→ **WORK REQUIRED**: Repeat the material exactly, every line of it.
-- Start of DATA LINES --
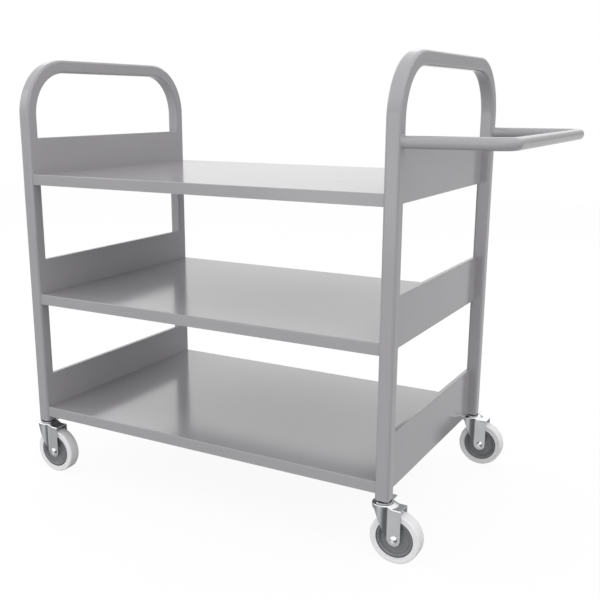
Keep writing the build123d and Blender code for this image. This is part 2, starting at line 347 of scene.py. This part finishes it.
def hub_outline(radius, half, bore, boss_half):
    """Section of a wheel centre: boss round the bush, web that dishes in, raised ring, groove
    and rim."""
    groove_floor, rim_face = half - 3.4 * MM, half - 0.6 * MM
    side = [
        (bore, boss_half, 0.3 * MM),  # boss at the bush
        (bore + 4.8 * MM, boss_half, 0.6 * MM),  # boss, outer edge
        (bore + 6.6 * MM, 7.2 * MM, 1.2 * MM),  # web at the boss
        (radius - 8.6 * MM, 5.8 * MM, 1.8 * MM),  # web at the ring
        (radius - 5.6 * MM, half - 1.4 * MM, 1.2 * MM),  # ring, inner edge
        (radius - 2.2 * MM, half - 1.0 * MM, 0.5 * MM),  # ring, outer edge
        (radius - 1.8 * MM, groove_floor, 0.2 * MM),
        (radius - 0.9 * MM, groove_floor, 0.2 * MM),
        (radius - 0.7 * MM, rim_face, 0.2 * MM),
        (radius, rim_face, 0.2 * MM),
    ]
    return both_sides([], side)


def grid_quads(rows, columns, closed):
    """Quads (i, j), (i+1, j), (i+1, j+1), (i, j+1) of a grid whose columns close on themselves,
    and where it is closed its rows too. Point (i, j) is vertex i * columns + j."""
    i, j = np.meshgrid(np.arange(rows if closed else rows - 1), np.arange(columns), indexing="ij")
    here, ahead = i * columns, (i + 1) % rows * columns
    after = (j + 1) % columns
    return np.stack([here + j, ahead + j, ahead + after, here + after], -1).reshape(-1, 4).tolist()


def pole_triangles(rows, columns):
    """Triangles from a grid's first and last row to a pole each. The first pole is vertex
    rows * columns and the last is the one after it."""
    ring = np.arange(columns)
    after = (ring + 1) % columns
    first_pole = np.full(columns, rows * columns)
    last_row = (rows - 1) * columns
    first = np.stack([first_pole, ring, after], -1)
    last = np.stack([first_pole + 1, last_row + after, last_row + ring], -1)
    return first.tolist() + last.tolist()


def turned_ring(outline, centre, steps=128):
    """Points and faces of an outline of (radius, y) pairs turned about the axle: x = radius cos a,
    z = radius sin a for a from 0 to one turn. The grid closes on itself both ways."""
    a = np.linspace(0.0, 2 * np.pi, steps, endpoint=False)[:, None]
    radius, across = outline[:, 0][None, :], outline[:, 1][None, :]
    grid = np.stack([radius * np.cos(a), across + 0 * a, radius * np.sin(a)], axis=-1) + centre
    return grid.reshape(-1, 3), grid_quads(steps, len(outline), closed=True)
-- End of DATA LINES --
→ **EXERCISE SOLUTION**:
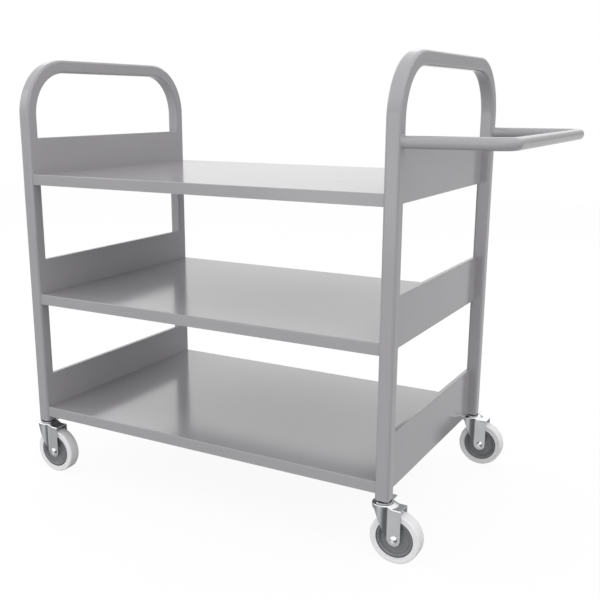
Keep writing the build123d and Blender code for this image. This is part 2, starting at line 347 of scene.py. This part finishes it.
def hub_outline(radius, half, bore, boss_half):
    """Section of a wheel centre: boss round the bush, web that dishes in, raised ring, groove
    and rim."""
    groove_floor, rim_face = half - 3.4 * MM, half - 0.6 * MM
    side = [
        (bore, boss_half, 0.3 * MM),  # boss at the bush
        (bore + 4.8 * MM, boss_half, 0.6 * MM),  # boss, outer edge
        (bore + 6.6 * MM, 7.2 * MM, 1.2 * MM),  # web at the boss
        (radius - 8.6 * MM, 5.8 * MM, 1.8 * MM),  # web at the ring
        (radius - 5.6 * MM, half - 1.4 * MM, 1.2 * MM),  # ring, inner edge
        (radius - 2.2 * MM, half - 1.0 * MM, 0.5 * MM),  # ring, outer edge
        (radius - 1.8 * MM, groove_floor, 0.2 * MM),
        (radius - 0.9 * MM, groove_floor, 0.2 * MM),
        (radius - 0.7 * MM, rim_face, 0.2 * MM),
        (radius, rim_face, 0.2 * MM),
    ]
    return both_sides([], side)


def grid_quads(rows, columns, closed):
    """Quads (i, j), (i+1, j), (i+1, j+1), (i, j+1) of a grid whose columns close on themselves,
    and where it is closed its rows too. Point (i, j) is vertex i * columns + j."""
    i, j = np.meshgrid(np.arange(rows if closed else rows - 1), np.arange(columns), indexing="ij")
    here, ahead = i * columns, (i + 1) % rows * columns
    after = (j + 1) % columns
    return np.stack([here + j, ahead + j, ahead + after, here + after], -1).reshape(-1, 4).tolist()


def pole_triangles(rows, columns):
    """Triangles from a grid's first and last row to a pole each. The first pole is vertex
    rows * columns and the last is the one after it."""
    ring = np.arange(columns)
    after = (ring + 1) % columns
    first_pole = np.full(columns, rows * columns)
    last_row = (rows - 1) * columns
    first = np.stack([first_pole, ring, after], -1)
    last = np.stack([first_pole + 1, last_row + after, last_row + ring], -1)
    return first.tolist() + last.tolist()


def turned_ring(outline, centre, steps=128):
    """Points and faces of an outline of (radius, y) pairs turned about the axle: x = radius cos a,
    z = radius sin a for a from 0 to one turn. The grid closes on itself both ways."""
    a = np.linspace(0.0, 2 * np.pi, steps, endpoint=False)[:, None]
    radius, across = outline[:, 0][None, :], outline[:, 1][None, :]
    grid = np.stack([radius * np.cos(a), across + 0 * a, radius * np.sin(a)], axis=-1) + centre
    return grid.reshape(-1, 3), grid_quads(steps, len(outline), closed=True)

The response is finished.